Scarcely a day goes by without news of another energy company planning huge price hikes, usually in double-digit percentages. Problems of supply, compounded by Russia’s invasion of Ukraine, are posited as an understandable justification at first glance.
However, against that, Irish people – many of them dreading their winter fuel bills – will also be alarmed by news of these same companies’ hefty increases in profits.
Back in the first quarter of this year, ESB posted record profits while remitting a large dividend to state coffers. This week, we reported that Bórd Gáis’s profits rose by 74pc in the first half of the year. At the same time, we are learning that profits for Europe’s biggest oil companies, Shell and TotalEnergies, are beating all records.
This profit-rising trend has caused many opposition politicians to call for energy price caps that have been imposed elsewhere. There has also been serious government consideration of a windfall tax on energy companies.
The French minority government’s left-wing opponents only narrowly lost a vote this week that would have paved the way for an energy company windfall tax. The Paris administration has already granted large rebates on fuel taxes, making petrol and diesel markedly cheaper than in Ireland.
The French government has voted through €20bn of inflation-relief measures over the past 10 days. These include fuel subsidies, salary increases for state employees and scrapping of the television licence, funding broadcasters instead through a VAT levy.
French finance minister Bruno Le Maire has publicly urged energy companies to voluntarily cut prices rather than risk a future windfall tax. In the UK, opinion is divided on the issue, and the confusion is compounded by a noisy and closely contested campaign for the Conservative Party leadership.
Front-runner Liz Truss has ruled out any question of an energy windfall tax. She said such a move would “send the wrong message” to the world, adding that the government should be encouraging Shell and other companies to invest in the UK.

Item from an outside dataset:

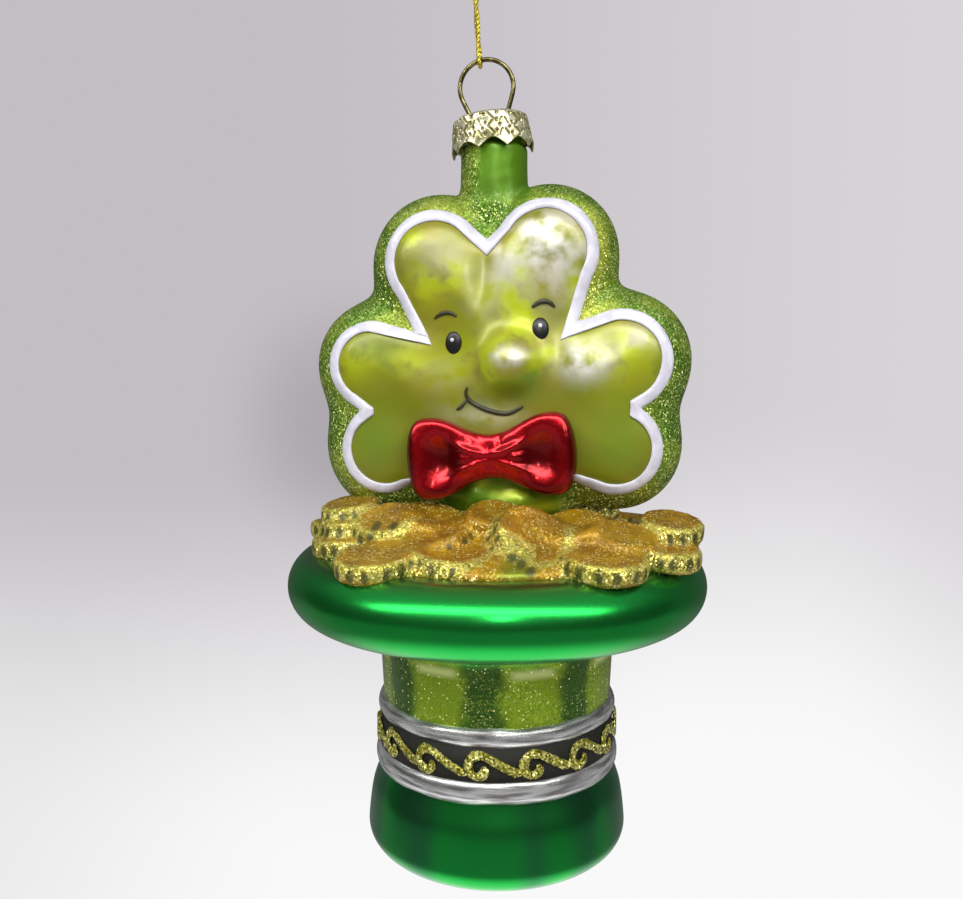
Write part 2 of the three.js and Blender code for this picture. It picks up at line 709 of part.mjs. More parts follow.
const ringCentre = leaned(0, ringRise);
const touch = {
  x: ringCentre[0] - ringRadius * Math.sin(hangerTouch),
  z: ringCentre[2] + ringRadius * Math.cos(hangerTouch),
};

function alongThread(across, depth, up) {
  // A point of the thread: across and up lean with it, measured from where it touches the ring.
  return [touch.x + across * Math.cos(threadLean) - up * Math.sin(threadLean), depth,
    touch.z + across * Math.sin(threadLean) + up * Math.cos(threadLean)];
}

// Thread route, chosen by hand as [across, depth, up] from its touch on the ring.
const threadRoute = [
  [-0.5, 0, 23.0], [-1.0, 0, 22.4], [-1.5, 0, 21.5], [-1.5, 0, 20.5], [-1.1, 0, 19.4],
  [-0.6, 0, 18.2], [-0.5, 0, 16.5], [-0.45, -0.25, 14.0], [-0.25, -0.5, 11.0], [0.1, -0.55, 8.0],
  [0.2, -0.65, 5.5], [0.1, -0.9, 3.2], [0, -1.1, 1.4], [0, -1.15, 0], [0, -0.82, -0.82], [0, 0, -1.15],
  [0, 0.82, -0.82], [0, 1.15, 0], [0, 1.1, 1.4], [-0.1, 0.9, 3.2], [-0.2, 0.65, 5.5], [-0.1, 0.55, 8.0],
  [0.25, 0.5, 11.0], [0.45, 0.25, 14.0], [0.5, 0, 16.5], [0.6, 0, 18.2], [1.1, 0, 19.4],
  [1.5, 0, 20.5], [1.5, 0, 21.5], [1.0, 0, 22.4], [0.5, 0, 23.0],
];

function hangingThread() {
  return tube(threadRoute.map((spot) => alongThread(...spot)), threadRadius, 8, 46);
}

function threadKnot() {
  const ball = new THREE.SphereGeometry(knotRadius, 12, 8);
  ball.scale(1.1, 0.8, 1);
  const centreUp = eyeAboveRing + knotAboveEye;
  ball.translate(...alongThread(0, 0, centreUp));
  let knot = toSolid(ball);
  for (const side of [-1, 1]) {
    const tail = tube([
      alongThread(side * 0.2, 0, centreUp), alongThread(side * 0.7, 0, centreUp + knotRadius),
      alongThread(side * 1.6, 0, centreUp + tailLength)], threadRadius, 6, 5);
    knot = knot.add(toSolid(tail));
  }
  return toGeometry(knot);
}

// Assembly.

const hangPoint = alongThread(0, 0, eyeAboveRing);
const ornament = new THREE.Group();
ornament.name = 'shamrock_ornament';
ornament.position.set(-hangPoint[0], 0, -hangPoint[2]);

function addPart(name, geometry, finish) {
  const mesh = new THREE.Mesh(geometry, new THREE.MeshStandardMaterial(finish));
  mesh.name = name;
  ornament.add(mesh);
}

addPart('hat_shell', hatShell(), finishes.satinGreen);
addPart('coin_heap', coinHeap(), finishes.goldGlitter);
addPart('shamrock_shell', shamrockShell(), finishes.leafGreen);
addPart('neck_tube', neckTube(), finishes.neckGreen);
addPart('bow_tie', bowTie(), finishes.chromeRed);
addPart('lower_silver_trim', silverTrim(lowerTrimHeight, lowerTrimWidth), finishes.silverPaint);
addPart('upper_silver_trim', silverTrim(upperTrimHeight, upperTrimWidth), finishes.silverPaint);
addPart('black_hat_band', blackStripe(), finishes.blackPaint);
addPart('glitter_scroll', glitterScroll(), finishes.scrollGlitter);
addPart('enamel_outline', enamelOutline(0), finishes.whiteEnamel);

for (const [side, spot] of [['left', leftEye], ['right', rightEye]]) {
  addPart(`${side}_eye`, paintDrop(spot, eyeWidth, eyeHeight, eyeCoat, seatGap, 14), finishes.blackPaint);
  const dot = paintDrop(spot, eyeDotWidth, eyeDotWidth, seatGap, 2 * seatGap + eyeCoat, 8);
  addPart(`${side}_eye_highlight`, dot, finishes.whiteEnamel);
}
addPart('left_eyebrow', paintStroke(leftBrow, browLine), finishes.brownPaint);
addPart('right_eyebrow', paintStroke(rightBrow, browLine), finishes.brownPaint);
addPart('smile_line', paintStroke(smile, mouthLine), finishes.brownPaint);
addPart('dimple_line', paintStroke(dimple, browLine), finishes.brownPaint);

addPart('ornament_cap', ornamentCap(), finishes.stampedTin);
addPart('hanger_wire', tube(wireRoute(), wireRadius, wireSides, 60), finishes.springWire);
addPart('hanging_thread', hangingThread(), finishes.goldThread);
addPart('thread_knot', threadKnot(), finishes.goldThread);

export default ornament;
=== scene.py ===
"""A blown glass shamrock ornament on an upside-down top hat, hung from its thread."""

import math
import random
from functools import partial

import bpy
import numpy as np
from mathutils import Matrix, Vector, noise


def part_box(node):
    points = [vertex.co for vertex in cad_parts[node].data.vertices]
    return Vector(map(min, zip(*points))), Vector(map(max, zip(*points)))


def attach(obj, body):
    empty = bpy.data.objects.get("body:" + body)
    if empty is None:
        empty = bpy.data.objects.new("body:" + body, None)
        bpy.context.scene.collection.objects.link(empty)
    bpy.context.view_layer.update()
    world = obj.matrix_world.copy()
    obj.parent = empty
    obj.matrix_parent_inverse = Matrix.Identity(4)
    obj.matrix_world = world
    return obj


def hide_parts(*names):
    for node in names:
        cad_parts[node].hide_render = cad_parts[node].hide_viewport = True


bl_info = {
    "name": "Glass shamrock ornament",
    "version": (1, 0, 0),
    "blender": (4, 5, 0),
    "location": "3D View > Sidebar > Ornament",
    "description": "Builds the looks of a blown glass shamrock ornament over its solids",
    "category": "Mesh",
}

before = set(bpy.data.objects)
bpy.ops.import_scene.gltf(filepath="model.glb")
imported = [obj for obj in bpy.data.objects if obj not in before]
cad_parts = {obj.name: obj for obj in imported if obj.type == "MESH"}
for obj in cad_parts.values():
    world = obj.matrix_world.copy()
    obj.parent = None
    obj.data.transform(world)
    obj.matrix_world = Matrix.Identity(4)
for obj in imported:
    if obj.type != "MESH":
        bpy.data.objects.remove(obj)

MM = 0.001
hat_low, hat_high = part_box("hat_shell")
# Lengths below are millimetres from the hat's axis and the top of its brim, front towards -Y.
HOME = Vector(((hat_low[0] + hat_high[0]) / 2, 0.0, hat_high[2]))
BRIM_TOP = 49.5

# Shamrock lobes: centre and radius of the painted outline, reach of the rim, and root circle.
LOBES = [
    (-9.0, 45.5, 8.0, 3.2, 0.6, 33.6, 10.7), (8.4, 46.9, 8.1, 2.9, 1.3, 34.4, 11.5),
    (-19.2, 29.5, 7.0, 3.5, -7.0, 23.6, 9.0), (20.1, 30.3, 7.8, 3.0, 8.5, 24.5, 9.3),
    (-17.0, 16.1, 7.2, 4.1, -7.0, 21.5, 9.0), (19.3, 16.7, 7.3, 3.0, 8.5, 22.0, 9.3),
    (-12.8, 22.7, 7.4, 3.0, 0.5, 22.6, 9.0), (15.9, 23.4, 7.4, 0.6, 0.5, 22.6, 9.0),
]
FACE_CENTRE = (3.6, 29.7)
STEM = (0.5, 14.5, 14.0)
LINE_WIDTH = 1.8
RIM_ROUND, RIM_SWELL = 6.5, 7.0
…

Her rival, Rishi Sunak, did unveil plans for a windfall tax some weeks ago when he was still chancellor. Mr Sunak said energy firms that invested in British oil and gas exploration could get windfall exemptions of up to 90pc. He estimated the windfall profit levy could contribute handsomely toward fuel subsidy measures, although the fate of this measure appears uncertain.
For poorer Irish families facing a nervous winter, there are grounds for arguing in favour of both these measures of price caps and/or windfall taxes on energy firms.
However, it would be well to look very closely at what is happening elsewhere before the Government takes actions that could make matters worse.